When we start production, start depreciating, and then you have to absorb that fixed cost, and then the margin gets better and better after that. Yes. Yeah. Yeah. Yes, it's a good question, actually. So the question is, the LPO, the linear pluggable optics, where silicon germanium can take some of the content currently in the DSP, what links specifically are likely to move in that direction versus remaining with DSP? I would say the shorter links, they're easier, right? But in a data center, you tend to have a lot of shorter links. And then, you know, where you have control of both ends of the connection. In a data center, typically, that's what happens. Yes, yes. But again, that's for the hyperscalers to decide. This is just an observation, looking at what is likely to happen. Yeah. Yeah.
Yeah, we will be rational in how we ramp up the CapEx spend-
Right.
so that it's not way ahead of when it gets filled. To that point exactly.
Yes.
Yes.
So-
Yeah. Yeah, I can say it's a very long-term agreement in both cases. We—I don't think we've published the length exactly, but it's a long-term agreement. We have to make our customers comfortable, and so it, it's not a few years. It's a long, long term.
Long term.
15-year. Yeah. Yeah, I guess that's for the auditor. I'm not a CPA, so let them think. Yeah, that's a good point, actually. Those are. Yeah. Yeah, so yeah, the answer for those that may not have heard, yeah, those are our tools, so it can depreciate 15 years, even if they're in a different facility, 'cause we moved them. Yes. Yeah. I think, you know, obviously, the market we can't control, and I think that's the biggest risk always, is that the market timing doesn't cooperate. But in our view, I mean, that's just a matter of timing, right? The up cycle will come, and then the fabs will get back to a good utilization rate.

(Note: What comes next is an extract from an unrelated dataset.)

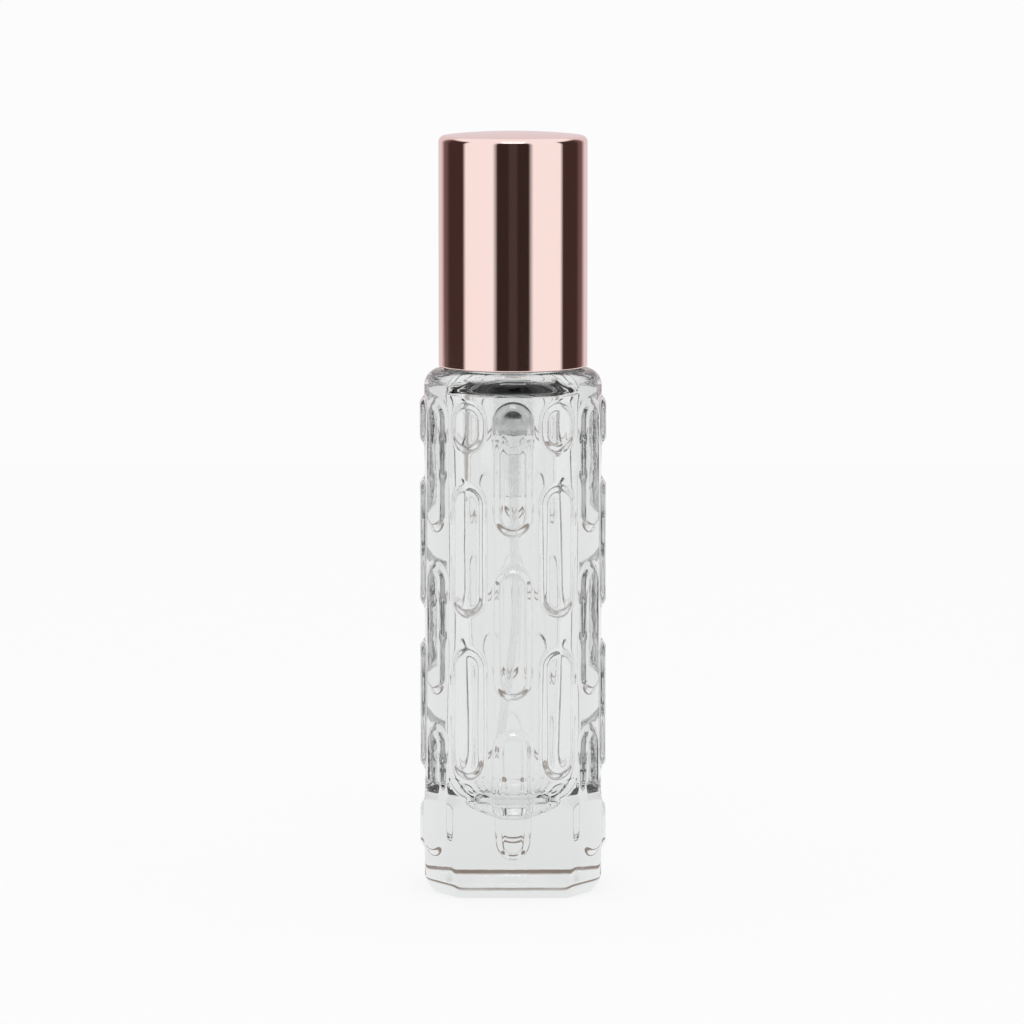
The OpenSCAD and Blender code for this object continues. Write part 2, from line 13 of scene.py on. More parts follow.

So just the timing of when we need to fill them, because, you know, depreciation is starting to hit, and now suddenly the market is soft for a little bit, and that could leave us exposed for a quarter or two. I mean, that would be the risk, because I think from the other side, we have a line of sight over the demand, we have the customers. Execution is certainly important. In Agrate, we've done a very good job of getting equipment into the factory, qualifying our technology, qualifying products, and now we're starting to ramp, pretty much on the original plan that we had published. So we're looking now to replicate that at Intel and then ramp accordingly. Okay. And, was it-- Yeah.
No, I think. Well, there's always risks, but today, the factory is operated without interruption, and it's in the north of Israel, so it's very far away from where the conflict is taking place. So at this point, there's, you know, nothing unusual happening. Factory continues to operate as normal. Some employees were deployed, but we covered that with overtime, and it's a small percentage of the total. Okay. Very good. Thank you very much for your interest and attention.